After his parents, Johan Theodor Havsteen and Ella Holm-Jensen, divorced, Sven Havsteen-Mikkelsen was adopted by the polar explorer Captain Ejnar Mikkelsen, whom his mother married. After apprenticeships with silversmith Georg Jensen and some well-known Danish painters, he studied at the Royal Danish Academy of Fine Arts in the early 1930s. During WWII he was involved with the resistance in Denmark.
After voyages to the Faroes, Iceland and Greenland, his post-war work was deeply rooted in the landscapes of the Nordic countries. He painted landscapes, portraits, and Biblical works and created many woodcuts, illustrating books on Nordic literature and an edition of Melville’s Moby Dick in 1955.

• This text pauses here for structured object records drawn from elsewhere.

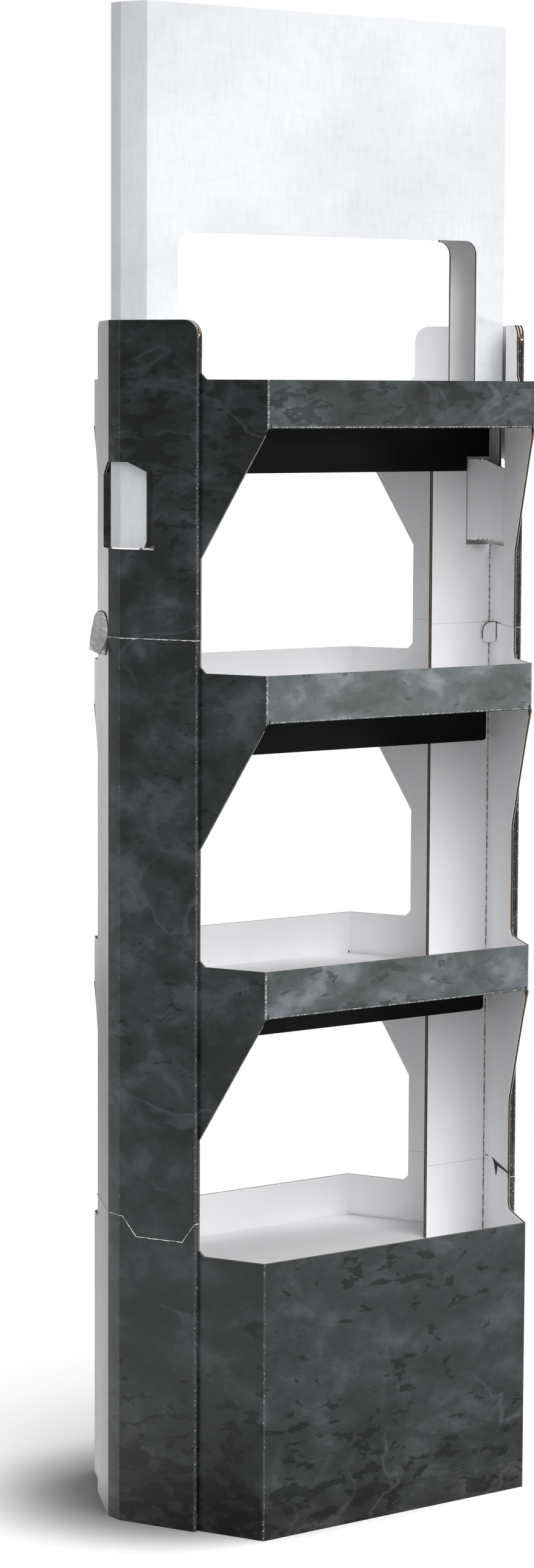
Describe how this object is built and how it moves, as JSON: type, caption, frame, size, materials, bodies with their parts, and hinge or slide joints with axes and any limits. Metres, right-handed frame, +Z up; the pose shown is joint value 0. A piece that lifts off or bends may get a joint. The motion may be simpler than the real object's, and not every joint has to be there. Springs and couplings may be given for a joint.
{
  "type": "cardboard floor display stand",
  "caption": "Folded cardboard floor display stand: open trays with front and rear lips between side columns, on a closed base, under a header card with a window.",
  "frame": {"origin": "bottom centre of the stand, on the floor", "axes": "+Z up, the front lips face -Y, +X to the right seen from the front"},
  "size_m": [0.6, 0.375, 1.858],
  "materials": {
    "slate_printed_board": "satin dark slate print outside, white liner inside",
    "white_header_board": "white print with faint grey clouding",
    "white_riser_board": "plain white liner"
  },
  "bodies": {
    "root": {"header_card": "white_header_board", "upper_sleeve_right": "slate_printed_board", "upper_sleeve_left": "slate_printed_board", "middle_sleeve_right": "slate_printed_board", "middle_sleeve_left": "slate_printed_board", "base_sleeve_right": "slate_printed_board", "base_sleeve_left": "slate_printed_board", "upper_frame_front": "slate_printed_board", "upper_frame_rear": "slate_printed_board", "middle_frame_front": "slate_printed_board", "middle_frame_rear": "slate_printed_board", "base_frame_front": "slate_printed_board", "base_frame_rear": "slate_printed_board", "base_riser": "white_riser_board"}
  },
  "joints": []
}
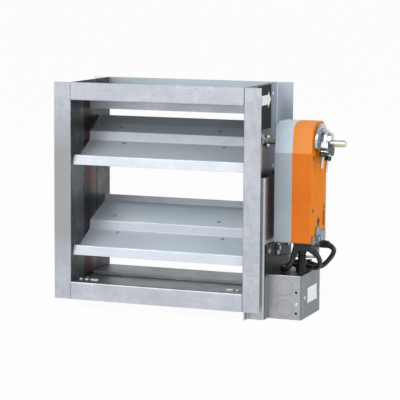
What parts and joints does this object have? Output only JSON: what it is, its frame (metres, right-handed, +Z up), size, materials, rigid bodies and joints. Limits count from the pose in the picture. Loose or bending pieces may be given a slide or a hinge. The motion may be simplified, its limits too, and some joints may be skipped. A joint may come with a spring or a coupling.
{
  "type": "motorized fire damper",
  "caption": "Flanged rectangular duct damper with parallel folded blades, linkage, a side-mounted spring-return actuator and a junction box.",
  "frame": {"origin": "middle of the clear opening, in the plane of the front flange", "axes": "X along the blades towards the actuator, Y through the duct from front to rear, Z up"},
  "size_m": [0.4817, 0.1651, 0.3789],
  "materials": {
    "galvanized_frame": "satin spangled zinc",
    "galvanized_blade": "satin spangled zinc",
    "seal_strip": "thin rolled stainless",
    "zinc_shaft": "pale yellow zinc plate",
    "zinc_screw": "bright zinc plate",
    "bearing_bronze": "sintered bronze",
    "bracket_steel": "galvanized",
    "box_steel": "galvanized",
    "label_black": "printed film",
    "housing_grey": "smooth moulded",
    "housing_orange": "smooth moulded",
    "clamp_chrome": "bright plate",
    "clamp_dark": "dark plated",
    "lead_rubber": "matt jacket",
    "connector_zinc": "cast",
    "gear_steel": "machined",
    "motor_can": "drawn can",
    "board_green": "solder mask",
    "switch_black": "moulded",
    "splice_red": "moulded"
  },
  "bodies": {
    "frame": {"left_jamb": "galvanized_frame", "right_jamb": "galvanized_frame", "head_channel": "galvanized_frame", "sill_channel": "galvanized_frame", "corner_cleats": "galvanized_frame", "frame_rivets": "zinc_screw", "head_stop": "galvanized_frame", "sill_stop": "galvanized_frame", "left_jamb_seal": "seal_strip", "right_jamb_seal": "seal_strip", "axle_bearings": "bearing_bronze", "airflow_label": "label_black", "actuator_bracket": "bracket_steel", "junction_box_plate": "bracket_steel", "sheet_screws": "zinc_screw", "junction_box": "box_steel", "box_cover": "box_steel", "box_cover_screws": "zinc_screw", "box_ground_screw": "zinc_screw", "knockouts": "box_steel", "lead_connectors": "connector_zinc", "ribbed_sleeve": "lead_rubber", "wire_splices": "splice_red", "actuator_base": "housing_grey", "actuator_cover": "housing_orange", "actuator_screws": "zinc_screw", "anti_rotation_strap": "bracket_steel", "lead_boots": "lead_rubber", "motor_case": "motor_can", "circuit_board": "board_green", "gear_plates": "gear_steel", "gear_arbors": "gear_steel", "spring_barrel": "gear_steel", "return_spring": "gear_steel", "limit_switches": "switch_black", "thermal_cutout": "switch_black", "power_lead": "lead_rubber", "open_switch_lead": "lead_rubber", "closed_switch_lead": "lead_rubber"},
    "upper_drive": {"upper_blade": "galvanized_blade", "drive_shaft": "zinc_shaft", "upper_stub_axle": "zinc_shaft", "upper_axle_saddles": "galvanized_blade", "upper_saddle_rivets": "zinc_screw", "drive_crank": "zinc_shaft", "output_hub": "clamp_chrome", "output_gear": "gear_steel", "clamp_jaw": "clamp_dark", "clamp_u_bolt": "clamp_chrome", "clamp_nuts": "clamp_dark"},
    "lower_driven": {"lower_blade": "galvanized_blade", "lower_stub_axles": "zinc_shaft", "lower_axle_saddles": "galvanized_blade", "lower_saddle_rivets": "zinc_screw", "driven_crank": "zinc_shaft"},
    "linkage": {"tie_bar": "zinc_shaft"},
    "first_gear": {"first_reduction_gear": "gear_steel"},
    "second_gear": {"second_reduction_gear": "gear_steel"},
    "rotor": {"motor_rotor": "gear_steel"},
    "slider": {"lock_slider": "switch_black"}
  },
  "joints": [
    {"name": "upper_blade_turn", "type": "hinge", "parent": "frame", "child": "upper_drive", "pos_m": [0, 0.08255, 0.0905], "axis": [1, 0, 0], "range_deg": [-31, 59]},
    {"name": "lower_blade_turn", "type": "hinge", "parent": "frame", "child": "lower_driven", "pos_m": [0, 0.08255, -0.0619], "axis": [1, 0, 0], "range_deg": [-31.05, 59.05]},
    {"name": "tie_bar_swing", "type": "hinge", "parent": "upper_drive", "child": "linkage", "pos_m": [0.163, 0.05441, 0.09752], "axis": [1, 0, 0], "range_deg": [-59.05, 31.05]},
    {"name": "first_gear_turn", "type": "hinge", "parent": "frame", "child": "first_gear", "pos_m": [0.21, 0.08255, 0.047], "axis": [1, 0, 0], "range_deg": [-131.16, 68.94]},
    {"name": "second_gear_turn", "type": "hinge", "parent": "frame", "child": "second_gear", "pos_m": [0.216, 0.08255, 0.005], "axis": [1, 0, 0], "range_deg": [-172.27, 327.83]},
    {"name": "rotor_turn", "type": "hinge", "parent": "frame", "child": "rotor", "pos_m": [0.235, 0.08255, -0.0385], "axis": [1, 0, 0], "range_deg": [-1030.21, 541.32]},
    {"name": "lock_slide", "type": "slide", "parent": "frame", "child": "slider", "axis": [0, 0, 1], "range_m": [0, 0.012]}
  ],
  "couplings": [
    {"joint": "lower_blade_turn", "follows": "upper_blade_turn", "ratio": 1},
    {"joint": "tie_bar_swing", "follows": "upper_blade_turn", "ratio": -1},
    {"joint": "first_gear_turn", "follows": "upper_blade_turn", "ratio": -2.2222},
    {"joint": "second_gear_turn", "follows": "upper_blade_turn", "ratio": 5.5556},
    {"joint": "rotor_turn", "follows": "upper_blade_turn", "ratio": -17.46}
  ]
}
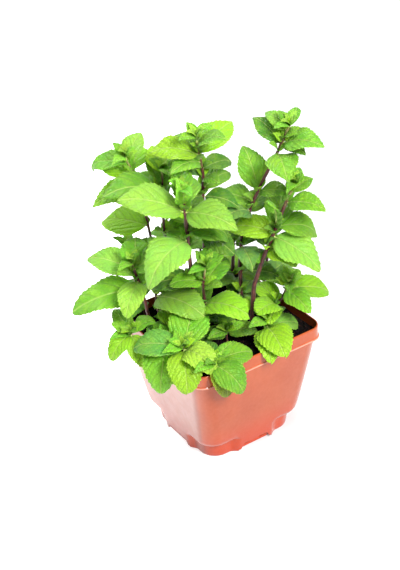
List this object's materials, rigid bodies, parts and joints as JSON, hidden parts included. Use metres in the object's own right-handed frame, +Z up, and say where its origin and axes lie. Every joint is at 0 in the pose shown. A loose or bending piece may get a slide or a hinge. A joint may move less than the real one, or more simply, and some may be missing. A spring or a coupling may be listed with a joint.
{
  "type": "potted mint plant",
  "caption": "Leafy mint plant with purple stems and toothed green leaves, standing in soil in a square terracotta-coloured plastic nursery pot.",
  "frame": {"origin": "centre of the pot, level with the underside of its floor and within 2 mm of the ground it stands on", "axes": "+Z up; -Y and -X are two flat sides of the square pot"},
  "size_m": [0.1805, 0.1631, 0.2449],
  "materials": {
    "pot_plastic": "satin, faintly mottled moulded plastic",
    "soil": "dark, damp and crumbly",
    "leafy_stem": "soft sheen, quilted between the veins, light shining through"
  },
  "bodies": {
    "root": {"pot": "pot_plastic", "soil": "soil", "stem_tall_front": "leafy_stem", "stem_tall_centre": "leafy_stem", "stem_tall_right": "leafy_stem", "stem_leaning_right": "leafy_stem", "stem_left": "leafy_stem", "stem_front_left": "leafy_stem", "stem_left_corner": "leafy_stem", "stem_front": "leafy_stem", "stem_low_centre": "leafy_stem", "stem_middle": "leafy_stem", "stem_low_right": "leafy_stem", "stem_front_right": "leafy_stem", "stem_left_inner": "leafy_stem", "stem_over_left_rim": "leafy_stem", "stem_upper_left": "leafy_stem", "stem_upper_middle": "leafy_stem", "stem_back_left": "leafy_stem", "stem_back": "leafy_stem", "stem_back_right": "leafy_stem", "stem_right_rear": "leafy_stem", "stem_back_low": "leafy_stem"}
  },
  "joints": []
}
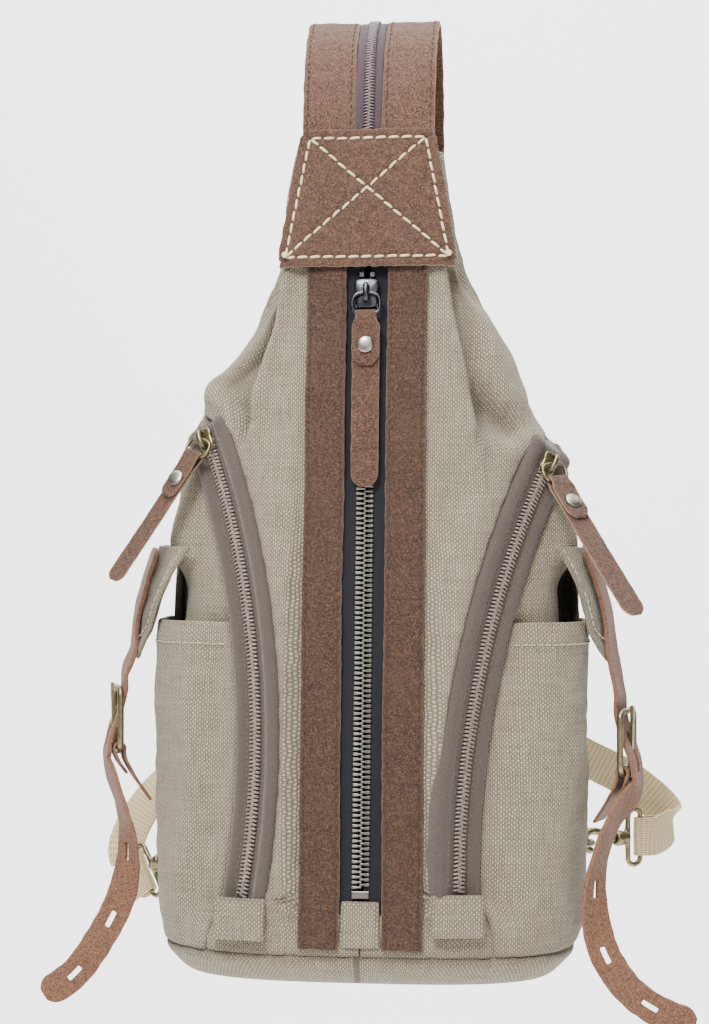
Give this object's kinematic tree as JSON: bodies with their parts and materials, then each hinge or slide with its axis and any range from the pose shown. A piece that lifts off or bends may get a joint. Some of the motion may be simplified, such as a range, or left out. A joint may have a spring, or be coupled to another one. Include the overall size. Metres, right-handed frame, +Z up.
{
  "type": "sling bag",
  "caption": "Teardrop canvas sling bag with leather trim, centre and side zippers, buckled side pockets and a zip-joined strap.",
  "frame": {"origin": "middle of the flat base, on its underside", "axes": "+Z up from the base to the strap loop, -Y the zippered front, +X to the right seen from the front"},
  "size_m": [0.319, 0.1597, 0.4962],
  "materials": {
    "canvas": "coarse plain weave",
    "lining": "smooth weave",
    "foam": "foam",
    "leather": "suede nap",
    "strap_leather": "worn suede",
    "navy_tape": "woven tape",
    "taupe_tape": "woven tape with coil",
    "purple_tape": "woven tape with coil",
    "bright_metal": "polished nickel",
    "gunmetal": "polished gunmetal",
    "antique_brass": "antique brass",
    "webbing": "ribbed cotton webbing"
  },
  "bodies": {
    "root": {"bottom_panel": "canvas", "back_panel": "canvas", "front_panel_left": "canvas", "front_panel_right": "canvas", "side_panel_left": "canvas", "side_panel_right": "canvas", "side_pocket_left": "canvas", "side_pocket_right": "canvas", "front_zip_tab": "canvas", "pocket_zip_tab_left": "canvas", "pocket_zip_tab_right": "canvas", "lining": "lining", "back_padding": "foam", "front_strip_left": "leather", "front_strip_right": "leather", "top_patch": "leather", "strap_leather_left": "leather", "strap_leather_right": "leather", "d_ring_tab_left": "strap_leather", "d_ring_tab_right": "strap_leather", "front_zip_tape": "navy_tape", "pocket_zip_left": "taupe_tape", "pocket_zip_right": "taupe_tape", "strap_zip_tape": "purple_tape", "front_zip_teeth": "bright_metal", "hook_eye_left": "antique_brass", "hook_eye_right": "antique_brass", "webbing_left": "webbing", "webbing_right": "webbing"},
    "front_slider": {"front_slider": "gunmetal"},
    "front_ring": {"front_pull_ring": "gunmetal"},
    "front_pull": {"front_pull": "leather", "front_pull_rivet": "bright_metal"},
    "left_slider": {"left_slider": "antique_brass"},
    "left_ring": {"left_pull_ring": "antique_brass"},
    "left_pull": {"left_pull": "leather", "left_pull_rivet": "bright_metal"},
    "right_slider": {"right_slider": "antique_brass"},
    "right_ring": {"right_pull_ring": "antique_brass"},
    "right_pull": {"right_pull": "leather", "right_pull_rivet": "bright_metal"},
    "strap_slider": {"strap_slider": "antique_brass"},
    "strap_pull": {"strap_pull": "antique_brass"},
    "flap_left": {"flap_left": "canvas", "flap_strap_left": "strap_leather", "buckle_frame_left": "antique_brass", "chape_left": "strap_leather"},
    "flap_right": {"flap_right": "canvas", "flap_strap_right": "strap_leather", "buckle_frame_right": "antique_brass", "chape_right": "strap_leather"},
    "tongue_left": {"buckle_tongue_left": "antique_brass"},
    "tongue_right": {"buckle_tongue_right": "antique_brass"},
    "hook_left": {"hook_body_left": "antique_brass"},
    "hook_right": {"hook_body_right": "antique_brass"},
    "gate_left": {"hook_gate_left": "antique_brass"},
    "gate_right": {"hook_gate_right": "antique_brass"},
    "d_ring_left": {"d_ring_left": "antique_brass"},
    "d_ring_right": {"d_ring_right": "antique_brass"}
  },
  "joints": [
    {"name": "front_zip_slide", "type": "slide", "parent": "root", "child": "front_slider", "axis": [0, -0.1149, -0.9934], "range_m": [0, 0.262]},
    {"name": "front_ring_swing", "type": "hinge", "parent": "front_slider", "child": "front_ring", "pos_m": [0, -0.02919, 0.33061], "axis": [-1, 0, 0], "range_deg": [0, 80]},
    {"name": "front_pull_swing", "type": "hinge", "parent": "front_ring", "child": "front_pull", "pos_m": [0, -0.03046, 0.31969], "axis": [-1, 0, 0], "range_deg": [0, 80]},
    {"name": "left_zip_travel", "type": "hinge", "parent": "root", "child": "left_slider", "pos_m": [-0.37, 0.125, 0.092], "axis": [0.4843, 0.87, -0.0924], "range_deg": [0, 34]},
    {"name": "left_ring_swing", "type": "hinge", "parent": "left_slider", "child": "left_ring", "pos_m": [-0.08163, -0.02322, 0.2597], "axis": [-0.821, 0.4883, 0.2959], "range_deg": [0, 60]},
    {"name": "left_pull_swing", "type": "hinge", "parent": "left_ring", "child": "left_pull", "pos_m": [-0.08568, -0.02533, 0.25195], "axis": [-0.821, 0.4883, 0.2959], "range_deg": [0, 60]},
    {"name": "right_zip_travel", "type": "hinge", "parent": "root", "child": "right_slider", "pos_m": [0.386, 0.187, 0.039], "axis": [0.5817, -0.8126, 0.0366], "range_deg": [0, 27.6]},
    {"name": "right_ring_swing", "type": "hinge", "parent": "right_slider", "child": "right_ring", "pos_m": [0.08971, -0.02163, 0.2474], "axis": [-0.809, -0.5827, -0.078], "range_deg": [0, 60]},
    {"name": "right_pull_swing", "type": "hinge", "parent": "right_ring", "child": "right_pull", "pos_m": [0.09245, -0.02435, 0.23927], "axis": [-0.809, -0.5827, -0.078], "range_deg": [0, 60]},
    {"name": "strap_zip_slide", "type": "slide", "parent": "root", "child": "strap_slider", "axis": [0, -0.024, 0.9997], "range_m": [0, 0.176]},
    {"name": "strap_pull_swing", "type": "hinge", "parent": "strap_slider", "child": "strap_pull", "pos_m": [0, 0.06441, 0.21211], "axis": [1, 0, 0], "range_deg": [0, 90]},
    {"name": "left_flap_lift", "type": "hinge", "parent": "root", "child": "flap_left", "pos_m": [-0.104, 0, 0.2075], "axis": [0, 1, 0], "range_deg": [0, 3]},
    {"name": "right_flap_lift", "type": "hinge", "parent": "root", "child": "flap_right", "pos_m": [0.104, 0, 0.2075], "axis": [0, -1, 0], "range_deg": [0, 3]},
    {"name": "left_tongue_lift", "type": "hinge", "parent": "flap_left", "child": "tongue_left", "pos_m": [-0.127, -0.01, 0.1061], "axis": [0.3429, -0.9394, 0], "range_deg": [0, 32]},
    {"name": "right_tongue_lift", "type": "hinge", "parent": "flap_right", "child": "tongue_right", "pos_m": [0.126, -0.01, 0.0971], "axis": [0.3429, 0.9394, 0], "range_deg": [0, 32]},
    {"name": "left_hook_swivel", "type": "hinge", "parent": "root", "child": "hook_left", "pos_m": [-0.1062, 0.0446, 0.0488], "axis": [-0.6603, 0.5002, -0.5602], "range_deg": [-15, 15]},
    {"name": "right_hook_swivel", "type": "hinge", "parent": "root", "child": "hook_right", "pos_m": [0.1073, 0.0442, 0.054], "axis": [0.8211, 0.5708, 0], "range_deg": [-15, 15]},
    {"name": "left_gate_open", "type": "hinge", "parent": "hook_left", "child": "gate_left", "pos_m": [-0.1132, 0.0499, 0.04], "axis": [-0.6039, -0.7971, 0], "range_deg": [0, 18], "stiffness_Nm_per_rad": 0.002},
    {"name": "right_gate_open", "type": "hinge", "parent": "hook_right", "child": "gate_right", "pos_m": [0.1173, 0.0512, 0.0516], "axis": [-0.5708, 0.8211, 0], "range_deg": [0, 18], "stiffness_Nm_per_rad": 0.002},
    {"name": "left_d_ring_swing", "type": "hinge", "parent": "root", "child": "d_ring_left", "pos_m": [-0.098, 0.0384, 0.05575], "axis": [-0.6039, -0.7971, 0], "range_deg": [-3, 3]},
    {"name": "right_d_ring_swing", "type": "hinge", "parent": "root", "child": "d_ring_right", "pos_m": [0.0971, 0.0371, 0.054], "axis": [-0.5708, 0.8211, 0], "range_deg": [-3, 3]}
  ]
}
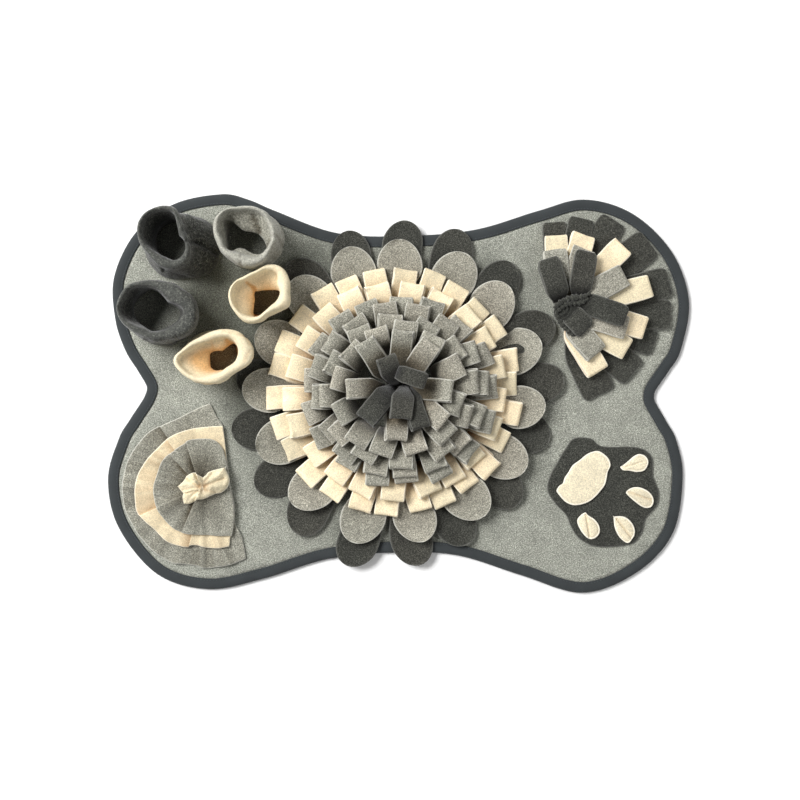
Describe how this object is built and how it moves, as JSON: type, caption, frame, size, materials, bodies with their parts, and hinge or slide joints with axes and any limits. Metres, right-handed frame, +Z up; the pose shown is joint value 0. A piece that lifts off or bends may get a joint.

He also became interested in church decoration and sacred art from the 1950s for over forty years, eventually becoming a central figure for church decoration in Denmark, completing altarpieces, glass mosaics, paintings, crucifixes and stained-glass windows in some 60 Scandinavian churches. He often worked on the windows with his son, architect Alan Havsteen-Mikkelsen. In 1985, he designed the bronze gates to Frederik IX's Mausoleum adjacent to Roskilde Cathedral
He also executed an extensive series of Danish landscape postage stamp designs.
Due to the success of the Nordic Series medals for 1973, Anders Nyborg invited Havsteen-Mikkelsen to design and execute an expanded medal group for 1974 that would add Denmark and the Faroe Islands to Greenland and Iceland.
Havsteen-Mikkelsen received many awards for his work including the Eckersberg Medal in 1960 and the 1995 Thorvaldsen Medal, both awarded by the Royal Danish Academy of Fine Arts as its highest distinction for the visual arts.
He married Pamela Montgomerie (1909-1982) in London in 1936.
He died on the Danish island of Aero, where he had lived since the mid-1970s.